Shes been telling me how sorry she is and how she misses me too uptill that phonecall when i went in nc.

 

I have no idea of how to react when she gets home from vacation, plus I just lost my mobile on Roskilde Festival, havent been able to call anyone for 6 days, so dont even know if she's written.. Urgh. The last thing sucks.

 

Man im rambling.. Im just stuck with her in my mind right now, not angry at all, not bitter. Just disapointed and dont know what to expect from whats she's said or her ambigous actions..

Btw, we have been away from eachother about 2 weeks now.

 

Any thoughts?

Edited by lundhunden
Posted

You really need to delete her. It's just something you're going to obsess over endlessly if you don't. My wife deleted her relationship status but kept up all of the pics of our wedding and pics of us together, so I quit even thinking about looking at her page. It'll drive you nuts trying to see who she became friends with after the split, and looking at her pics with you will make it worse. You'll be doing yourself a huge favor by deleting/blocking her.

Posted

I deleted my ex because I couldn't stand the though of her with someone else. I constantly look to see what her profile picture is though. I can't help it. I miss her and all, but deleting her was a great choice for me. I draw conclusions to much and I work myself up over every little thing on her page.

  • Author
Posted

And I know I should.

I told her from the start thats what i usually do, therefore im puzzled as to why she didnt want me too..
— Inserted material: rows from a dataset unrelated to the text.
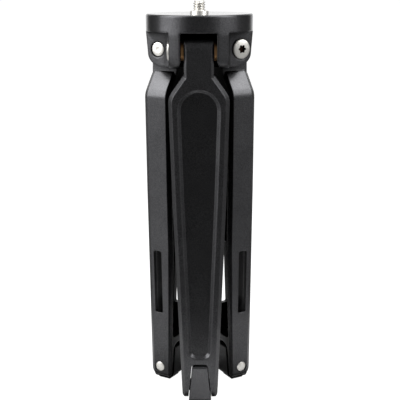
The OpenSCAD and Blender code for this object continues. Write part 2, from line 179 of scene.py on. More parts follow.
def finish_mesh(mesh, name):
    """Merges doubled points, turns the faces outwards and links the mesh as an object."""
    work = bmesh.new()
    work.from_mesh(mesh)
    bmesh.ops.remove_doubles(work, verts=work.verts, dist=1e-7)
    bmesh.ops.dissolve_degenerate(work, edges=work.edges, dist=1e-8)
    bmesh.ops.recalc_face_normals(work, faces=work.faces)
    work.to_mesh(mesh)
    work.free()
    mesh.shade_smooth()
    mesh.set_sharp_from_angle(angle=math.radians(TURNED_CREASE))
    return linked(name, mesh)


def round_turn(steps):
    """Angles of the columns of a turned surface, evenly spaced round one turn."""
    return np.arange(steps) * TURN / steps


def turned(name, rows, place, steps=96):
    """Surface turned about a pin's axis, from rows of a place along the axis and a radius.

    At angle a the point is place @ (radius cos a, radius sin a, along). A radius is one number, or an array
    with one for each angle, which gives threads and key sockets. The first and the last row lie on the axis
    or meet, and so close the piece.
    """
    angle = round_turn(steps)
    along = np.stack([np.full(steps, row[0]) for row in rows])
    radius = np.stack([np.broadcast_to(row[1], steps) for row in rows])
    points = np.stack([radius * np.cos(angle), radius * np.sin(angle), along], axis=-1)
    return skin(name, placed(points, place))


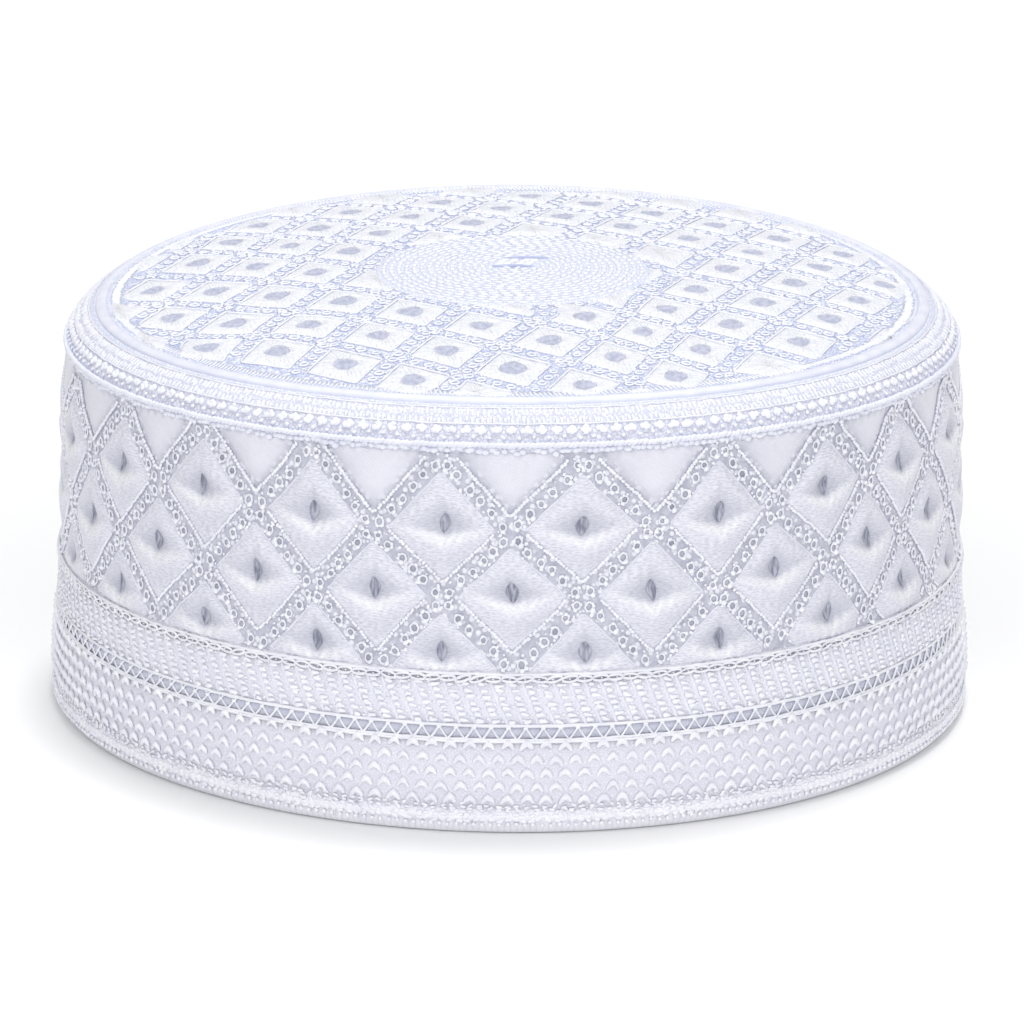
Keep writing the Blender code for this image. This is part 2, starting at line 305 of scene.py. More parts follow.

But I think, to at least do the right thing and not delete her, at least not untill she gets back. Doing the other thing when she's in the states and im in Denmark - Its just not my thing to do, even though the other way is harder.

 

I guess im still wondering much about all she did/said about future/us/fb etc.

But I guess I need to follow the notion of if she's interested, she'll come herself.

Right?

  • Author
Posted

Apparently i have been so much into this girl, that im taking this blow really bad.

My confidence is GONE. Im feeling like my friends are done with me wining. I feel like people are looking wrong at me no matter what I do. I feel like my looks are ****.

Finally found this incredibly hot girl where everything worked and then..Gone.

Like that..

F*ck

Posted

Buddy, I thought and still think the same exact things from time to time. Why do you think she was responsible for your happiness? If you could get a Hot girl once why not again?

 

I loved having guys turn around and just stare at my ex. She was constantly hit on when I wasn't with her. It was an ego boost for me and I loved it. Work on yourself while you have this time. My ex was needy, in a way I liked it but she was very childish also where she wanted things her way, but wouldn't tell me.

 

Both of our hot ex's are gone. We need to heal and move on. Go out for a happy hour after work or go out with your friends to a place you've never been. Get out of your element you may have fun and meet good people.